ENTRIES PROVIDED >>
○ ○ ○ ○ ○

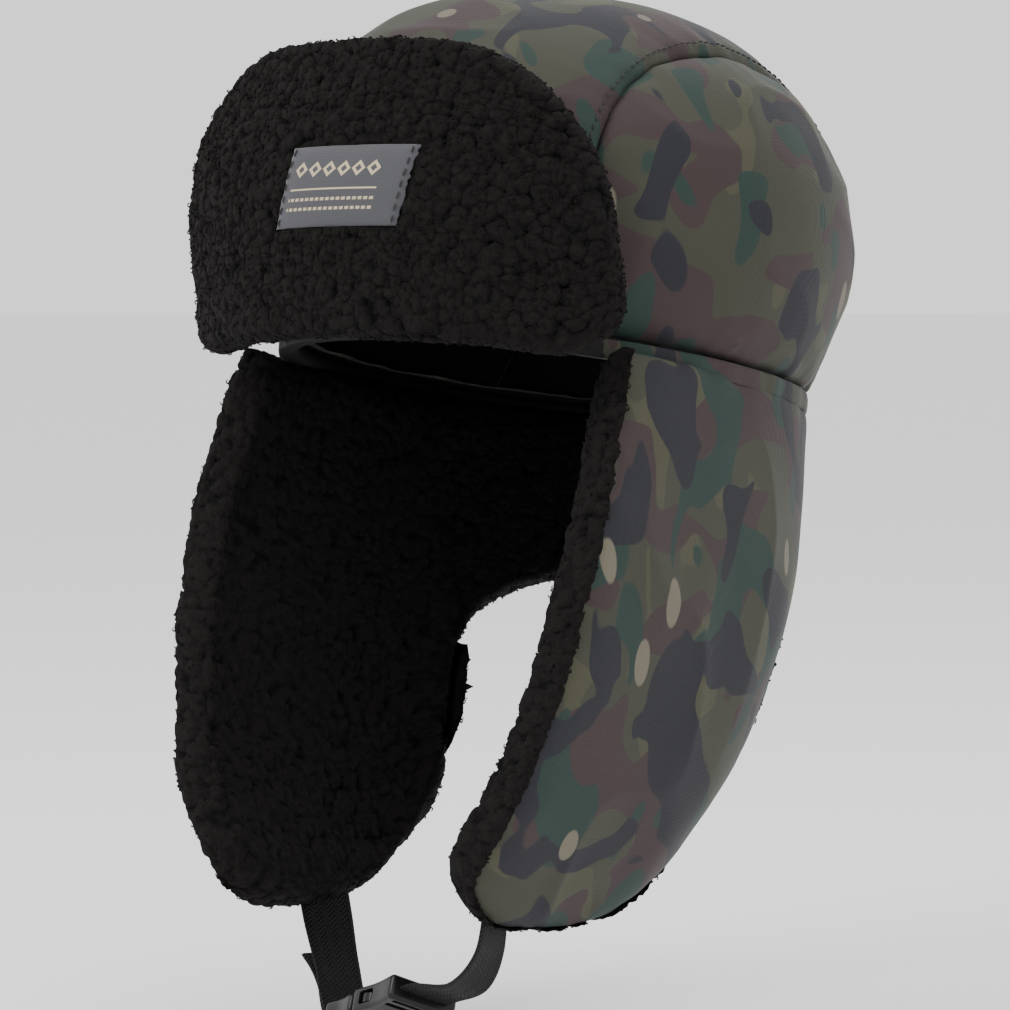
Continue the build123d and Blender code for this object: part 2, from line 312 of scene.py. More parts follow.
@dataclass(frozen=True)
class CamoCloth:
    """Printed polyester microfibre: matte, tightly woven, dyed in soft-edged blobs.

    The shell is brushed on its face, so it takes light evenly with only a faint sheen.
    """

    base: str = "#2e2f25"
    base_light: str = "#383829"
    brown: str = "#2f2223"
    navy: str = "#15151d"
    teal: str = "#182a25"
    tan: str = "#5e594c"
    blob: float = 29.0
    weave: float = 0.62

    def blotch(self, tree: bpy.types.NodeTree, coords: bpy.types.NodeSocket, shift: tuple, stretch: tuple,
               level: float, edge: float = 0.006) -> bpy.types.NodeSocket:
        """Mask of rounded blobs.

        Args:
            tree: the material's node tree.
            coords: object coordinates.
            shift: where in the noise this colour looks.
            stretch: how much each axis is squeezed.
            level: noise level above which the colour prints.
            edge: softness of the printed edge.
        Returns:
            Socket from 0 to 1.
        """
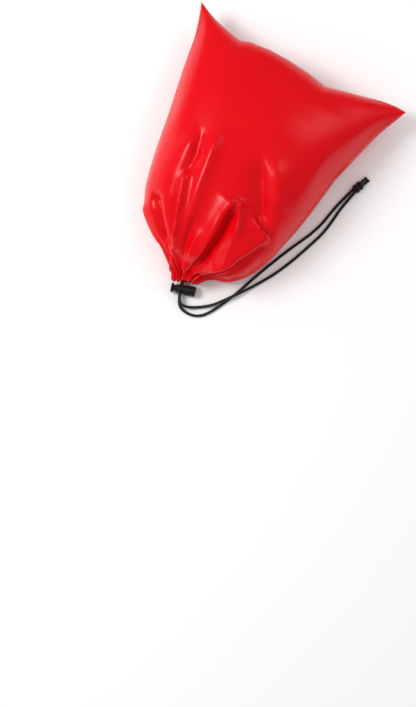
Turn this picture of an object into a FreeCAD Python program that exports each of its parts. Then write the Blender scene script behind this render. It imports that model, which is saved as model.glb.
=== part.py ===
import FreeCAD, Part
import Sketcher
import math
import os

# A small drawstring throw bag for a floating rescue line: a sewn bag of coated nylon, stuffed
# with its line and cinched shut, with a cord lock on the drawcord and a knot in the cord's ends.
# The bag lies on its side. X runs along its bottom seam, +Y points from the cinched mouth to the
# bottom seam, Z is up, and the origin is on the floor under the middle of the bag's box.

doc = FreeCAD.newDocument("throw_bag")
sheet = doc.addObject("Spreadsheet::Sheet", "dims")

DIMENSIONS = [
    # the stuffed bag
    ("bag_width", 224, "bottom seam, corner to corner"),
    ("bag_length", 250, "bottom seam to mouth, stuffed"),
    ("bag_depth", 86, "height of the stuffed bag"),
    ("underside_press", 9, "how far the round underside is pressed flat"),
    ("fabric", 1.2, "coated nylon with its puckers, as one thickness"),
    ("seam_edge", 3, "thickness of the turned bottom seam"),
    ("seam_rise", 30, "height of the bottom seam above the floor"),
    ("seam_fold", 10, "width of a seam allowance"),
    ("seam_inset", 6, "bottom allowance's edge from the bottom seam"),
    ("seam_clear", 2, "room between the hem and the side allowances"),
    ("thread_stop", 15, "bottom stitching's end from the corner"),
    ("thread", 0.8, "sewing thread"),
    # the cinched mouth
    ("mouth_width", 24, "gathered mouth, across"),
    ("mouth_height", 20, "gathered mouth, high"),
    ("mouth_rise", 13, "height of the mouth's middle above the floor"),
    ("mouth_shift", 10, "sideways shift of the mouth's middle"),
    ("hem_depth", 12, "length of the gathered drawcord hem"),
    ("gather", 7, "thickness of the gathers outside the cord's middle line"),
    # the line inside
    ("line_gap", 8, "room between the stuffed line and the fabric"),
    ("line_rest", 3, "height of the line's flat underside"),
    # the drawcord
    ("cord", 3, "drawcord diameter"),
    ("tunnel_gap", 0.25, "room round the cord in its tunnel"),
    ("strand_gap", 0.1, "gap between the two strands in the lock"),
    ("cross_gap", 0.3, "gap where one strand crosses over the other"),
    ("cord_leaves", 1.2, "where the cord turns into the hem, ahead of the mouth"),
    ("knot_out", 22.7, "knot's near end from the bag's side"),
    ("knot_along", 0.346, "knot's near end along the bag, as a share"),
    ("knot_turn", 71, "turn of the knot's axis from X, degrees"),
    ("knot_bite", 0.8, "how far strands and tails run into the knot"),
    ("knot_length", 13, "end knot, along the cord"),
    ("knot_width", 9, "end knot, across"),
    ("knot_height", 7.6, "end knot, high"),
    ("tail", 7, "cord tail beyond the knot"),
    ("tail_gap", 0.5, "gap between the tails where they leave the knot"),
    ("tail_splay", 10, "turn of each tail away from the knot's axis, degrees"),
    ("tip", 1.6, "melted end of a tail"),
    ("tip_swell", 0.3, "how far the melted end stands proud"),
    # the barrel cord lock
    ("lock_gap", 0.8, "gap between the barrel and the mouth"),
    ("lock_side", 9.5, "lock's middle, sideways"),
    ("lock_turn", 18.4, "turn of the lock's axis from X, degrees"),
    ("barrel", 10.5, "barrel diameter"),
    ("barrel_wall", 1.1, "wall of the barrel"),
    ("mouth_wall", 3, "barrel from its mouth to the cord hole"),
    ("collar_step", 0.65, "step down to the barrel's mouth"),
    ("collar_length", 2, "length of the stepped mouth"),
    ("end_wall", 1.5, "closed end of the barrel"),
    ("bore_gap", 0.15, "running clearance between plunger and bore"),
    ("plunger_reach", 7, "plunger from the cord to its spring seat"),
    ("neck_step", 0.7, "step down to the plunger's neck"),
    ("neck_spare", 0.9, "neck still showing with the button pressed"),
    ("button_step", 0.25, "push button's edge inside the barrel's"),
    ("button_length", 2.2, "push button thickness"),
    ("edge", 0.6, "softened edges of the moulded parts"),
    ("cord_hold", 0.2, "gap between the cord and the hole's closed side"),
    ("hole_room", 0.15, "gap above and below the strands in the hole"),
    ("press", 2.2, "travel of the push button"),
    ("spring_step", 0.7, "spring's outside from the plunger's"),
    ("spring_length", 6.4, "spring with the cord gripped"),
    ("wire", 0.7, "spring wire"),
    ("spring_turns", 4.5, "turns of the spring"),
    ("spring_gap", 0.05, "room at each end of the spring"),
]
for row, (alias, value, meaning) in enumerate(DIMENSIONS, start=1):
    sheet.set("A%d" % row, alias)
    sheet.set("B%d" % row, str(value))
    sheet.setAlias("B%d" % row, alias)
    sheet.set("C%d" % row, meaning)
doc.recompute()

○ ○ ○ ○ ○

TASK DESCRIPTION >> Return what is listed above, exactly and completely.

RESPONSE TO THE EXERCISE >>
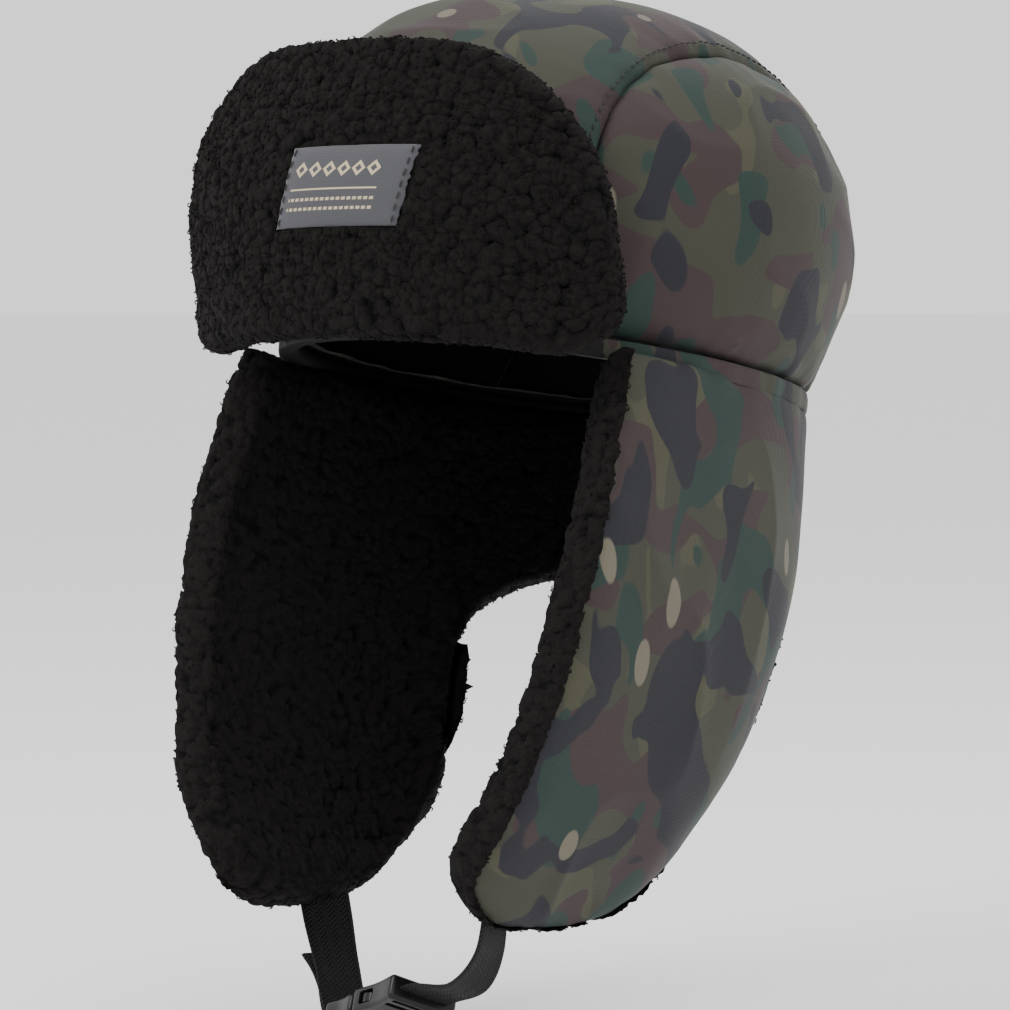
Continue the build123d and Blender code for this object: part 2, from line 312 of scene.py. More parts follow.
@dataclass(frozen=True)
class CamoCloth:
    """Printed polyester microfibre: matte, tightly woven, dyed in soft-edged blobs.

    The shell is brushed on its face, so it takes light evenly with only a faint sheen.
    """

    base: str = "#2e2f25"
    base_light: str = "#383829"
    brown: str = "#2f2223"
    navy: str = "#15151d"
    teal: str = "#182a25"
    tan: str = "#5e594c"
    blob: float = 29.0
    weave: float = 0.62

    def blotch(self, tree: bpy.types.NodeTree, coords: bpy.types.NodeSocket, shift: tuple, stretch: tuple,
               level: float, edge: float = 0.006) -> bpy.types.NodeSocket:
        """Mask of rounded blobs.

        Args:
            tree: the material's node tree.
            coords: object coordinates.
            shift: where in the noise this colour looks.
            stretch: how much each axis is squeezed.
            level: noise level above which the colour prints.
            edge: softness of the printed edge.
        Returns:
            Socket from 0 to 1.
        """
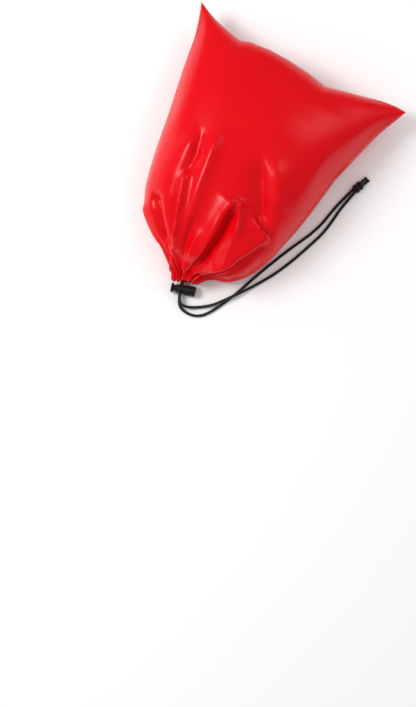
Turn this picture of an object into a FreeCAD Python program that exports each of its parts. Then write the Blender scene script behind this render. It imports that model, which is saved as model.glb.
=== part.py ===
import FreeCAD, Part
import Sketcher
import math
import os

# A small drawstring throw bag for a floating rescue line: a sewn bag of coated nylon, stuffed
# with its line and cinched shut, with a cord lock on the drawcord and a knot in the cord's ends.
# The bag lies on its side. X runs along its bottom seam, +Y points from the cinched mouth to the
# bottom seam, Z is up, and the origin is on the floor under the middle of the bag's box.

doc = FreeCAD.newDocument("throw_bag")
sheet = doc.addObject("Spreadsheet::Sheet", "dims")

DIMENSIONS = [
    # the stuffed bag
    ("bag_width", 224, "bottom seam, corner to corner"),
    ("bag_length", 250, "bottom seam to mouth, stuffed"),
    ("bag_depth", 86, "height of the stuffed bag"),
    ("underside_press", 9, "how far the round underside is pressed flat"),
    ("fabric", 1.2, "coated nylon with its puckers, as one thickness"),
    ("seam_edge", 3, "thickness of the turned bottom seam"),
    ("seam_rise", 30, "height of the bottom seam above the floor"),
    ("seam_fold", 10, "width of a seam allowance"),
    ("seam_inset", 6, "bottom allowance's edge from the bottom seam"),
    ("seam_clear", 2, "room between the hem and the side allowances"),
    ("thread_stop", 15, "bottom stitching's end from the corner"),
    ("thread", 0.8, "sewing thread"),
    # the cinched mouth
    ("mouth_width", 24, "gathered mouth, across"),
    ("mouth_height", 20, "gathered mouth, high"),
    ("mouth_rise", 13, "height of the mouth's middle above the floor"),
    ("mouth_shift", 10, "sideways shift of the mouth's middle"),
    ("hem_depth", 12, "length of the gathered drawcord hem"),
    ("gather", 7, "thickness of the gathers outside the cord's middle line"),
    # the line inside
    ("line_gap", 8, "room between the stuffed line and the fabric"),
    ("line_rest", 3, "height of the line's flat underside"),
    # the drawcord
    ("cord", 3, "drawcord diameter"),
    ("tunnel_gap", 0.25, "room round the cord in its tunnel"),
    ("strand_gap", 0.1, "gap between the two strands in the lock"),
    ("cross_gap", 0.3, "gap where one strand crosses over the other"),
    ("cord_leaves", 1.2, "where the cord turns into the hem, ahead of the mouth"),
    ("knot_out", 22.7, "knot's near end from the bag's side"),
    ("knot_along", 0.346, "knot's near end along the bag, as a share"),
    ("knot_turn", 71, "turn of the knot's axis from X, degrees"),
    ("knot_bite", 0.8, "how far strands and tails run into the knot"),
    ("knot_length", 13, "end knot, along the cord"),
    ("knot_width", 9, "end knot, across"),
    ("knot_height", 7.6, "end knot, high"),
    ("tail", 7, "cord tail beyond the knot"),
    ("tail_gap", 0.5, "gap between the tails where they leave the knot"),
    ("tail_splay", 10, "turn of each tail away from the knot's axis, degrees"),
    ("tip", 1.6, "melted end of a tail"),
    ("tip_swell", 0.3, "how far the melted end stands proud"),
    # the barrel cord lock
    ("lock_gap", 0.8, "gap between the barrel and the mouth"),
    ("lock_side", 9.5, "lock's middle, sideways"),
    ("lock_turn", 18.4, "turn of the lock's axis from X, degrees"),
    ("barrel", 10.5, "barrel diameter"),
    ("barrel_wall", 1.1, "wall of the barrel"),
    ("mouth_wall", 3, "barrel from its mouth to the cord hole"),
    ("collar_step", 0.65, "step down to the barrel's mouth"),
    ("collar_length", 2, "length of the stepped mouth"),
    ("end_wall", 1.5, "closed end of the barrel"),
    ("bore_gap", 0.15, "running clearance between plunger and bore"),
    ("plunger_reach", 7, "plunger from the cord to its spring seat"),
    ("neck_step", 0.7, "step down to the plunger's neck"),
    ("neck_spare", 0.9, "neck still showing with the button pressed"),
    ("button_step", 0.25, "push button's edge inside the barrel's"),
    ("button_length", 2.2, "push button thickness"),
    ("edge", 0.6, "softened edges of the moulded parts"),
    ("cord_hold", 0.2, "gap between the cord and the hole's closed side"),
    ("hole_room", 0.15, "gap above and below the strands in the hole"),
    ("press", 2.2, "travel of the push button"),
    ("spring_step", 0.7, "spring's outside from the plunger's"),
    ("spring_length", 6.4, "spring with the cord gripped"),
    ("wire", 0.7, "spring wire"),
    ("spring_turns", 4.5, "turns of the spring"),
    ("spring_gap", 0.05, "room at each end of the spring"),
]
for row, (alias, value, meaning) in enumerate(DIMENSIONS, start=1):
    sheet.set("A%d" % row, alias)
    sheet.set("B%d" % row, str(value))
    sheet.setAlias("B%d" % row, alias)
    sheet.set("C%d" % row, meaning)
doc.recompute()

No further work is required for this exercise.